The first time Bridget Burke volunteered to join Emory co-workers to set up chairs at the university's annual Commencement Chair Rodeo, she wasn't looking to lasso a husband.

Burke, who at that time worked for Emory's Transportation and Parking Services, knew only that the goal of the annual event was to help assemble and arrange a sea of folding chairs on the Emory Quadrangle for thousands of anticipated guests.

She had no idea that in addition to some 14,000 chairs, what would also unfold that day was the beginning of a love story.

But when Facilities Management heavy equipment operator Tommy Burke stopped by to thank Bridget (then Lombardi) and her friends for taking the time to help with the community effort, she gazed into those blue eyes and felt a spark.

"I told my co-workers that I liked this guy," recalls Bridget, who now works as an administrative assistant for the Wound, Ostomy and Continence Nursing Education Center (WOCNEC) with the Nell Hodgson Woodruff School of Nursing.

"He looked like a big lumberjack," she says. "I was definitely interested."

When the Chair Rodeo rolled around the following year, she returned to volunteer — for the fun and camaraderie, to meet new people and contribute to the campus community, yes. But also for the chance to see a certain blue-eyed Campus Services employee.

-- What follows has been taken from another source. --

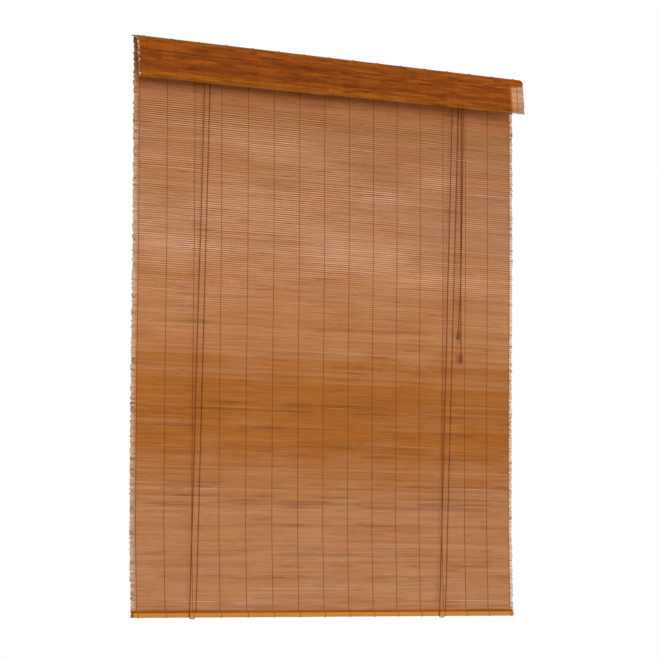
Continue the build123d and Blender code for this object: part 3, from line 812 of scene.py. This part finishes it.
def spline_points(name, points):
    """Gives the points of the smooth line that a cord's route makes."""
    curve = bpy.data.curves.new(name, "CURVE")
    curve.dimensions = "3D"
    spline = curve.splines.new("NURBS")
    spline.points.add(len(points) - 1)
    for knot, point in zip(spline.points, points):
        knot.co = (*point, 1.0)
    spline.order_u = 3
    spline.use_endpoint_u = True
    spline.resolution_u = 32
    item = bpy.data.objects.new(name, curve)
    bpy.context.scene.collection.objects.link(item)
    bpy.context.view_layer.update()
    mesh = bpy.data.meshes.new_from_object(item)
    line = [tuple(vertex.co) for vertex in mesh.vertices]
    bpy.data.objects.remove(item)
    bpy.data.meshes.remove(mesh)
    return line


def twisted_cord(name, points, material):
    """Makes a laid cord of three strands along a line of points."""
    path = even_steps(points, CORD_STEP)
    return tube_mesh(name, [path.tolist()], CORD_R, 12, material, lobes=3, twist=CORD_TWIST), path


def make_leg(side, place):
    """One straight leg of a lift cord, with the slight waver of a slack cord."""
    node = f"{side}_{place}_cord"
    low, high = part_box(node)
    top_y = (low[1] + CORD_R) if place == "front" else (high[1] - CORD_R)
    bottom_y = (high[1] - CORD_R) if place == "front" else (low[1] + CORD_R)
    top = (high[0] - CORD_R, top_y, high[2])
    bottom = (low[0] + CORD_R, bottom_y, low[2])
    random = np.random.default_rng(SEED + len(node) * 7)
    drift = smooth_rows(random, 2, LEG_POINTS, 9, LEG_WAVER)
    points = []
    for i in range(LEG_POINTS):
        share = i / (LEG_POINTS - 1)
        fade = sin(pi * share)
        points.append(
            (
                top[0] + (bottom[0] - top[0]) * share + drift[0, i] * fade,
                top[1] + (bottom[1] - top[1]) * share + drift[1, i] * fade * 0.3,
                top[2] + (bottom[2] - top[2]) * share,
            )
        )
    material = materials["cord"] if place == "front" else materials["back_cord"]
    item, path = twisted_cord(f"{side}_{place}_lift_cord", points, material)
    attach(item, "head")
    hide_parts(node)
    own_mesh(item)


# Mat and its threads
mat_item, mat_base, mat_lines = make_mat()
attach(mat_item, "head")
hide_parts("mat")
front_start = -rail_low[2] + 1 * MM
front_end = -front_lath_high[2] - 1 * MM
back_end = -back_lath_high[2] - 1 * MM
weave = (mat_base, mat_lines, mat_place)
mat_front_threads = make_threads(
    "mat_front_threads", weave, (1,), "thread", True, front_start, front_end
)
mat_back_threads = make_threads(
    "mat_back_threads", weave, (-1,), "thread", True, 2 * MM, back_end
)
for item in (mat_front_threads, mat_back_threads):
    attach(item, "head")
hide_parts("mat_threads")
lengths = ((mat_item, -mat_low[2]), (mat_front_threads, front_end), (mat_back_threads, back_end))
for item, length in lengths:
    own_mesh(item)

# Valance and its threads
valance_item, valance_base, valance_lines = make_valance()
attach(valance_item, "head")
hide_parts("valance")
weave = (valance_base, valance_lines, valance_place)
valance_thread_item = make_threads("valance_strands", weave, (1, -1), "valance_thread", False)
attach(valance_thread_item, "head")
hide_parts("valance_threads")

# Lift cords
for cord_side in ("left", "right"):
    for leg in ("front", "back"):
        make_leg(cord_side, leg)


def make_pull_cord(name, points):
    """A pull cord, hanging from the lock's roller into its tassel."""
    line = spline_points(f"{name}_route", points)
    item, path = twisted_cord(f"{name}_pull_rope", line, materials["cord"])
    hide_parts(f"{name}_pull_cord")
    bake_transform(item)


# Pull cords: the same routes as the solids, in metres
upper_route = [
    (0.492, -0.005, -0.042),
    (0.482, -0.005, -0.610),
    (0.470, -0.0054, -0.738),
    (0.470, -0.0054, -0.778),
]
lower_route = [
    (0.492, 0.004, -0.042),
    (0.484, 0.0015, -0.610),
    (0.4846, 0.001, -0.806),
    (0.4846, 0.001, -0.846),
]
make_pull_cord("upper", upper_route)
make_pull_cord("lower", lower_route)


def make_stitches():
    """The warp threads' last loops, drawn tight around the front lath."""
    front = front_lath_low[1] - THREAD_R * 0.6
    back = front_lath_high[1] - 0.2 * MM
    top = front_lath_high[2] + THREAD_R * 0.6
    bottom = front_lath_low[2] - THREAD_R * 0.6
    corner = 0.9 * MM
    paths = []
    for x in thread_x:
        paths.append(
            [
                (x, back, top),
                (x, front + corner, top),
                (x, front, top - corner),
                (x, front, bottom + corner),
                (x, front + corner, bottom),
                (x, back, bottom),
            ]
        )
    item = tube_mesh("lath_stitches", paths, THREAD_R, 6, materials["stitch"])
    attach(item, "bottom_bar")


make_stitches()

# Finishes of the solids that stay as they are
finishes = {
    "headrail": "batten",
    "front_lath": "lath",
    "back_lath": "lath",
    "upper_tassel": "tassel",
    "lower_tassel": "tassel",
    "left_pulley_housing": "zinc",
    "lock_housing": "zinc",
    "left_sheave": "brass",
    "right_sheave": "brass",
    "lock_roller": "brass",
    "lock_cam": "brass",
}
cord_words = ("knot", "head_cord", "cord_loop")
for node_name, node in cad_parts.items():
    finish = finishes.get(node_name, "steel")
    if any(word in node_name for word in cord_words):
        finish = "cord"
    node.data.materials.clear()
    node.data.materials.append(materials[finish])


def add_area(name, place, energy):
    """Adds a soft lamp that points at the blind."""
    lamp = bpy.data.lights.new(name, "AREA")
    lamp.size = LAMP_SIZE
    lamp.energy = energy
    item = bpy.data.objects.new(name, lamp)
    item.location = place
    item.rotation_euler = (Vector(LAMP_AIM) - Vector(place)).to_track_quat("-Z", "Y").to_euler()
    bpy.context.scene.collection.objects.link(item)


def make_world():
    """A plain pale surround that lights softly and shows white to the camera."""
    world = bpy.data.worlds.new("studio")
    bpy.context.scene.world = world
    world.use_nodes = True
    tree = world.node_tree
    tree.nodes.clear()
    output = tree.nodes.new("ShaderNodeOutputWorld")
    mix = tree.nodes.new("ShaderNodeMixShader")
    path = tree.nodes.new("ShaderNodeLightPath").outputs
    seen = maths(tree, "MAXIMUM", path["Is Camera Ray"], path["Is Glossy Ray"])
    seen = maths(tree, "MAXIMUM", seen, path["Is Transmission Ray"])
    tree.links.new(seen, mix.inputs["Fac"])
    for socket, strength in ((1, WORLD_LIGHT), (2, WORLD_SEEN)):
        plain = tree.nodes.new("ShaderNodeBackground")
        plain.inputs["Color"].default_value = (1, 1, 1, 1)
        plain.inputs["Strength"].default_value = strength
        tree.links.new(plain.outputs[0], mix.inputs[socket])
    tree.links.new(mix.outputs[0], output.inputs["Surface"])


def make_floor():
    """A pale floor, low enough for the tassels when the blind is raised."""
    signs = ((-1, -1), (1, -1), (1, 1), (-1, 1))
    corners = [(x * FLOOR_HALF, y * FLOOR_HALF, FLOOR_HEIGHT) for x, y in signs]
    material, tree, shader = new_material("floor", FLOOR_COLOUR, 0.9)
    tone = stretched_noise(tree, (2, 2, 2), 2.0)
    tint = ramp(tree, tone, [(0.3, rgba(FLOOR_DARK)), (0.7, rgba(FLOOR_COLOUR))])
    tree.links.new(tint, shader.inputs["Base Color"])
    item = mesh_object("floor", corners, [(0, 1, 2, 3)], [material])


make_world()
make_floor()
for lamp_name, lamp_place, lamp_energy in LAMPS:
    add_area(lamp_name, lamp_place, lamp_energy)

camera =bpy.data.cameras.new("camera")
camera.sensor_width = SENSOR_MM
camera.lens = FOCAL_PIXELS / IMAGE_PIXELS * SENSOR_MM
camera.clip_end = 200
camera_item = bpy.data.objects.new("camera", camera)
camera_item.location = CAMERA_PLACE
camera_item.rotation_euler = (pi / 2 + CAMERA_PITCH, 0, -CAMERA_YAW)
bpy.context.scene.collection.objects.link(camera_item)
bpy.context.scene.camera = camera_item

bpy.context.scene.view_settings.view_transform = "Standard"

For three years that's how it went — they would greet each other at the rodeo, talk and laugh. Each year, there was that undeniable spark.

Until the day her co-workers finally took matters into their own hands. Borrowing a page from the middle school playbook, they cornered Tommy at the barbecue held for volunteers following the Chair Rodeo, a task that takes about three hours to complete.

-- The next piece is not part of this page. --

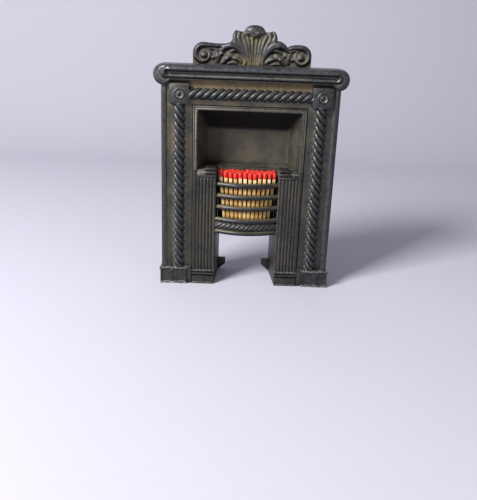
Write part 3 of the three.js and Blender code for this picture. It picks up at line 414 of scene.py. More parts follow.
# %% Screws, floor and back plate keep their solids
def darkened_steel():
    """Grey steel, darker and rougher in patches."""
    material, tree, shader, place = new_finish("Darkened steel")
    patch = add(tree, "ShaderNodeTexNoise", {"Vector": place, "Scale": per(0.9), "Detail": 4.0})
    wire(tree, shader, {"Base Color": coated(tree, "#3d3832", (patch, "#7d7a74"))})
    matt_surface(tree, shader, patch, (0.55, 0.3), 0.05, 0.6)
    shader.inputs["Metallic"].default_value = 0.9
    return material


steel = darkened_steel()
for name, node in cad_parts.items():
    finish = steel if name.endswith("_screw") else plate_iron
    node.data.materials.clear()
    node.data.materials.append(finish)
print("Solids painted:", len(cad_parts))

# %% [markdown]
# ## The surround
#
# The real surround is one casting: a thin front with side walls and a top wall turned back from
# it, a bead down each outer edge, and a plinth under each column. It could be cut from a solid
# block, but drawing the flat outline and pulling the rims back is how its pattern was made, and
# leaves the hollow back for free. The edges are then softened, because sand never holds a corner.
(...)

"They asked him straight up if he had a girlfriend," Bridget recalls, laughing. "I was pretty mortified, but I guess he just needed someone to slap him upside the head."

Tommy certainly had noticed the spirited girl with the megawatt smile and long brown hair. But when it came to matters of the heart, "I'm actually pretty shy," he admits.

A friend and co-worker finally intervened: "Dude, she likes you. If you don't ask her out, you're crazy."

Tommy Burke may be a lot of things, but he's not crazy.

A week later, he created a Facebook account and was messaging Bridget. "I was so excited," she recalled. "I had already tried to find him on Facebook, too."

Working at the permits counter one day, Bridget was surprised to look up and find Tommy waiting to apply for a permit. "If you help me out with this, I'll take you to lunch," he offered.

Needless to say, he got some help that day.

Three years later, Tommy and Bridget found themselves on a date that included an early evening stroll around the Emory Quadrangle.

It was dusk, the weekend following Emory's Commencement. Though the folding chairs were long gone, the stage was still standing.

Holding her hand, Tommy led Bridget up the stairs. He described that first time they met during the Chair Rodeo —and the many Chair Rodeos that would follow. As Bridget stood on the very spot where Emory graduates receive their diplomas, Tommy dropped to one knee and proposed.

Last fall, they were married.

This year, they will be back on the Quad helping with Emory's 2015 Chair Rodeo — a monumental task made easier by volunteers from all over campus who come together to help prepare for a special moment in the lives of Emory graduates.

For the Burkes, it will also be a special moment — an anniversary of sorts.

"Both his mother and father worked here, so we're an Emory legacy now," laughs Bridget. "We love the Emory campus, we both really enjoy being there. And doing this will always bring back memories."